As if being in the firing line once wasn’t enough, Witteveen also sat on the controversial Staatsen Commission, another matter he believes has provoked an “uproar” it didn’t deserve.
“I’m glad that Mark Rutte supported the findings of Staatsen for the most part.”
But, he acknowledges that there are unresolved areas such as real estate allocations for pension funds where they may own property companies or whole buildings, which have been called into question by Staatsen and where the government will have to find a resolution.
“In the meantime pension funds should not be entering into an area where they have difficulties by perhaps being a real estate developer.
“A pension fund should not be a real estate developer because that is not their business. They should be an investor.
“The same applies with venture capital. Pension funds should have the opportunity to be in the market as an investor but not as an entrepreneur.”
Asked whether he believes that Staatsen could have the major impact on pension fund services that some have predicted, Witteveen is strong in his rebuttal.

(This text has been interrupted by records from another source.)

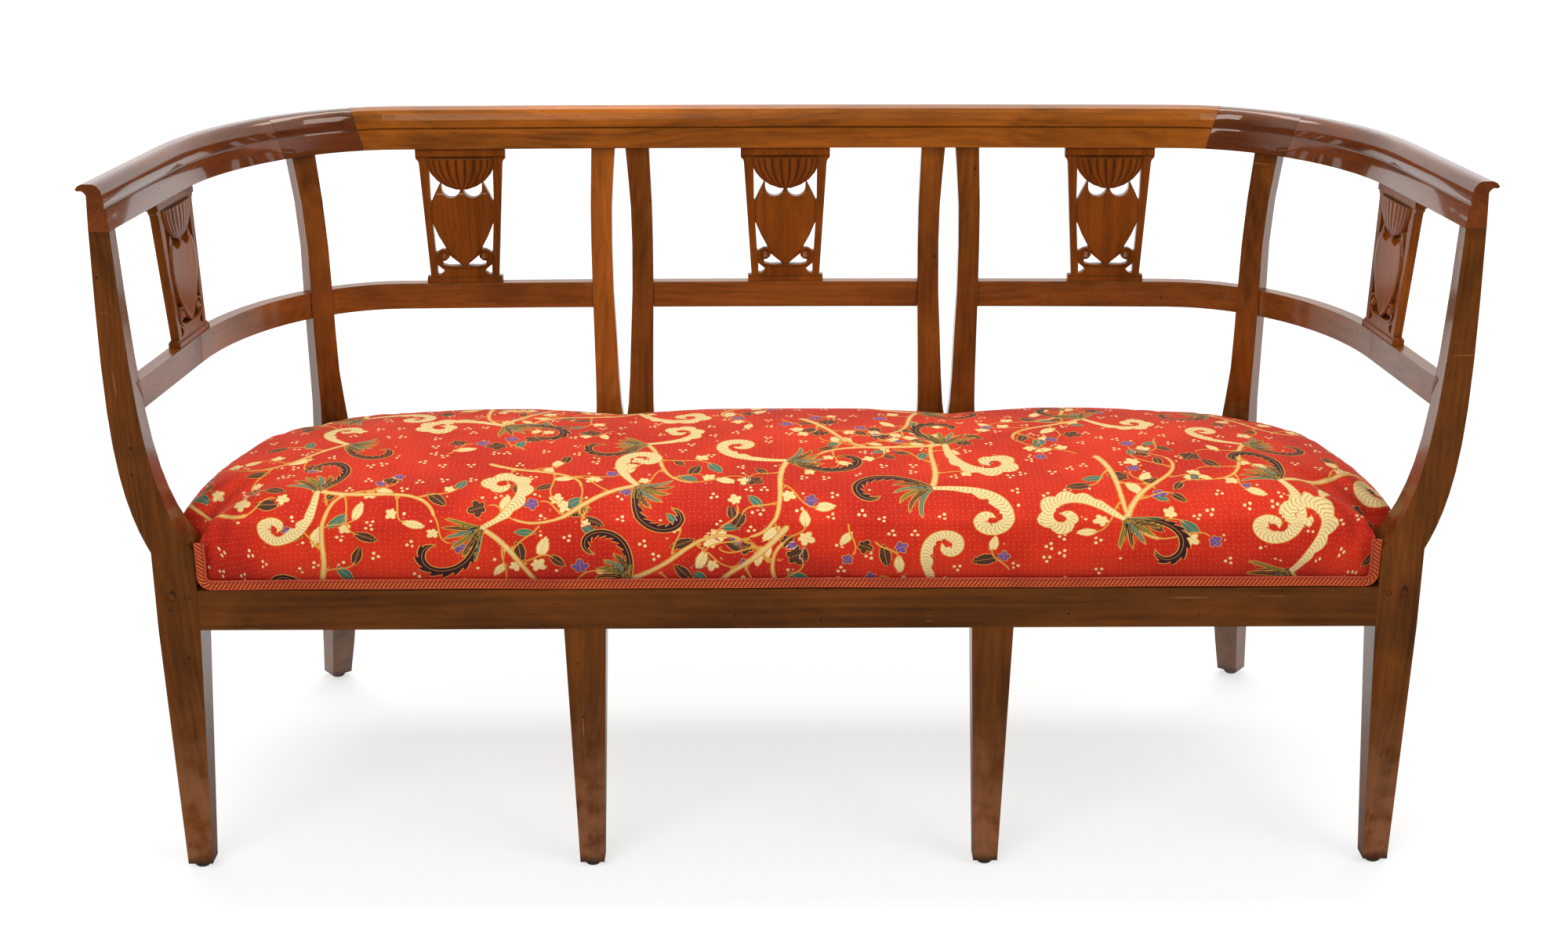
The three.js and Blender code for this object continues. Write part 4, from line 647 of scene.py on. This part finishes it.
# each cloth point keeps its place in the frame of its nearest plume, stem and leaf, from which the shader draws
# their edges; where Near doesn't agree with the place, two of them were mixed
class Print:
    kinds = {"plume": ("Share", "Side", "Wide", "Kind"), "stem": ("Side", "Wide"),
             "leaf": ("Ahead", "Aside", "Size", "Kind")}
    far = 0.06
    margins = {"plume": 0.03, "stem": 0.02, "leaf": 0.035}

    def __init__(self, cloth):
        self.cloth = cloth
        self.kept = {}
        for kind, places in self.kinds.items():
            for place in ("Near", "Past") + places:
                distance = place in ("Near", "Past", "Side", "Ahead", "Aside")
                self.kept[kind + place] = np.full(len(cloth), self.far if distance else 0.0)

    def around(self, kind, points):
        low, high = points.min(0) - self.margins[kind], points.max(0) + self.margins[kind]
        return np.flatnonzero(np.all((self.cloth > low) & (self.cloth < high), 1))

    # keeps what is nearer than what was there, measured past its own edge
    def keep(self, kind, where, near, reach, **places):
        places.update(Near=near, Past=near - reach)
        nearer = places["Past"] < self.kept[kind + "Past"][where]
        for place, values in places.items():
            stored = self.kept[kind + place]
            stored[where] = np.where(nearer, values, stored[where])

    # half-width: slim at the root, widest at seven tenths, round at the tip
    def plume(self, kind, path, wide, root=0.4):
        where = self.around("plume", path)
        share, side, near = acrossPath(self.cloth[where], path)
        taper = wide * (root + (1 - root) * np.sin(np.minimum(share / 0.7, 1) * np.pi / 2))
        taper = taper * np.sqrt(np.clip(1 - share ** 7, 0.02, 1))
        self.keep("plume", where, near, taper, Share=share, Side=side, Wide=taper, Kind=kind)

    def stem(self, path, wide):
        where = self.around("stem", path)
        share, side, near = acrossPath(self.cloth[where], path)
        self.keep("stem", where, near, wide, Side=side, Wide=wide * (1 - 0.55 * share))

    def leaf(self, kind, centre, heading, size):
        centre = np.array(centre)
        where = self.around("leaf", centre[None])
        reach = self.cloth[where] - centre
        ahead = reach @ np.array([math.cos(heading), math.sin(heading)])
        aside = reach @ np.array([-math.sin(heading), math.cos(heading)])
        self.keep("leaf", where, np.hypot(ahead, aside), size, Ahead=ahead, Aside=aside, Size=size, Kind=kind)


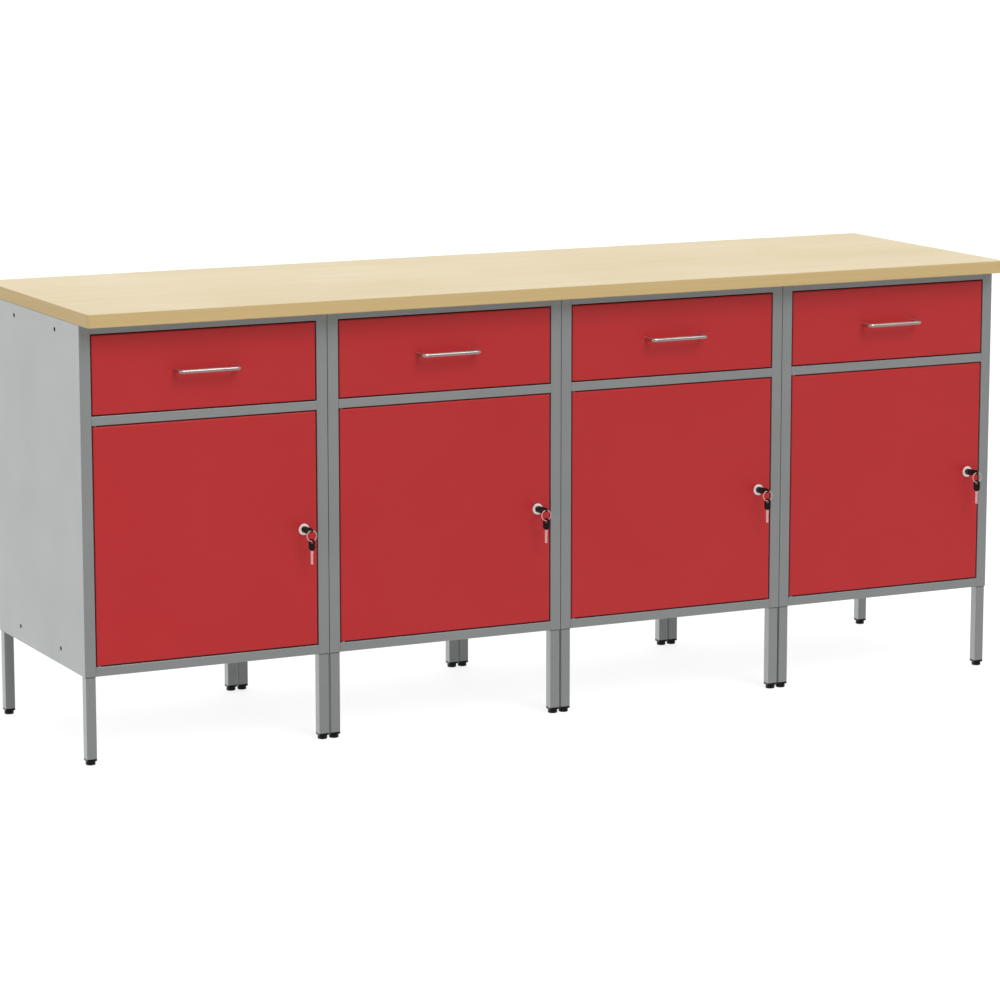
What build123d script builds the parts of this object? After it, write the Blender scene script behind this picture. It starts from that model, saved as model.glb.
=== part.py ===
"""Workbench with four steel cabinets, each with a drawer over a locking door, under one wooden worktop.

Millimetres. +X to the right, +Y to the back, +Z up. The origin is on the floor under the worktop's centre.
"""

from build123d import *
import os

os.makedirs("parts", exist_ok=True)

# Worktop
worktop_length = 2000.0
worktop_depth = 600.0
worktop_thickness = 25.0
total_height = 860.0
front_overhang = 50.0
worktop_corner = 9.0
worktop_roundover = 2.0

# Cabinets
cabinet_count = 4
cabinet_gap = 1.0
body_depth = 490.0
body_bottom = 170.0
sheet = 1.2
weld_gap = 0.1
cut_over = 1.0

# Front frame
post_width = 22.0
frame_depth = 20.0
top_rail_height = 17.5
middle_rail_height = 17.5
bottom_rail_height = 18.0
drawer_opening_height = 154.0
frame_edge_radius = 1.0

# Legs and glides
leg_size = 20.0
leg_wall = 1.5
leg_corner = 1.5
leg_side_inset = 1.5
leg_end_inset = 1.0
glide_pad_height = 8.0
glide_pad_radius = 9.5
glide_pad_fillet = 1.6
glide_collar_height = 4.0
glide_insert_height = 15.0
glide_insert_play = 0.1

# Red fronts
front_gap = 2.2
front_depth = 18.0
front_edge_radius = 2.5
return_lip = 14.0

# Drawer
drawer_length = 420.0
drawer_side_height = 120.0
drawer_lift = 8.5
drawer_sheet = 1.0
drawer_half_width = 214.0

# Telescopic runners
runner_height = 34.0
runner_lift = 19.5
runner_wall = 1.2
runner_front_gap = 2.0
runner_tail = 20.0
runner_web = 227.0
runner_flange_tip = 216.0
slide_flange_tip = 224.3
slide_play = 1.2
slide_length = 400.0
spacer_radius = 6.0
spacer_reach = 150.0

# Handle
rod_radius = 4.0
handle_centres = 120.0
handle_projection = 28.0
handle_bend = 7.0
handle_screw_radius = 2.0
handle_screw_grip = 10.0
handle_screw_head = (4.0, 2.2)

# Door hinge
hinge_offset = 6.0
pin_radius = 2.5
pin_bore_radius = 2.56
pin_hole_radius = 2.6
pin_head_radius = 4.4
pin_head_height = 2.0
pin_engagement = 12.0
hinge_boss_radius = 4.6
hinge_collar_height = 1.8

# Cam lock
lock_from_edge = 27.0
barrel_radius = 9.5
bezel_radius = 11.0
bezel_height = 1.6
barrel_tail = 0.5
lock_bore_radius = 6.1
plug_radius = 6.04
lock_hole_play = 0.1
lock_nut_flats = 22.0
lock_nut_height = 4.0
plug_recess = 0.6
keyway = (2.6, 8.0, 15.0)
cam_length = 40.0
cam_width = 14.0
cam_thickness = 3.0
cam_behind_frame = 1.4
cam_screw_radius = 3.5
cam_screw_height = 3.0

# Keys and key ring
blade = (2.2, 7.4, 13.0)
key_thickness = 3.0
key_edge_radius = 0.6
key_head_start = 2.6
key_head_radius = 7.0
key_eye_radius = 4.0
key_eye_reach = 38.0
key_eye_rise = 4.0
key_hole_radius = 1.9
ring_radius = 10.0
wire_radius = 0.8
ring_play = 0.4
spare_turn = 60.0
spare_thickness = 2.4
spare_head = (14.0, 23.0)
spare_head_corner = 6.4
spare_hole_radius = 3.2
spare_strip = 3.0
spare_play = 0.5
spare_blade = (2.0, 4.8, 26.0)
bit_cut_depth = 1.0
bit_cut_width = 3.0
bit_cut_pitch = 5.0
bit_cut_count = 4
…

“Absolutely not! Staatsen made a survey of the present situation in the market to see what would change after full implementation of the report – and the impact was next to nothing.
“It can’t have a major impact. If there has been one, it concerns plans people had and never announced.”
Referring to the oft-cited problem of ventures like ABP Loyalis, he claims that any conflicts of interest were settled “two to three years ago”.
“I think ABP Loyalis, for example, is almost 100% in conformity with the Staatsen report.”
Despite some of these issues, Witteveen says he still considers the Dutch pensions system to be one of the strongest in the world.
The PVK chief believes that facing up to the difficulties of the last couple of years can only consolidate that.
“Strong belief in the system is essential,” he concludes.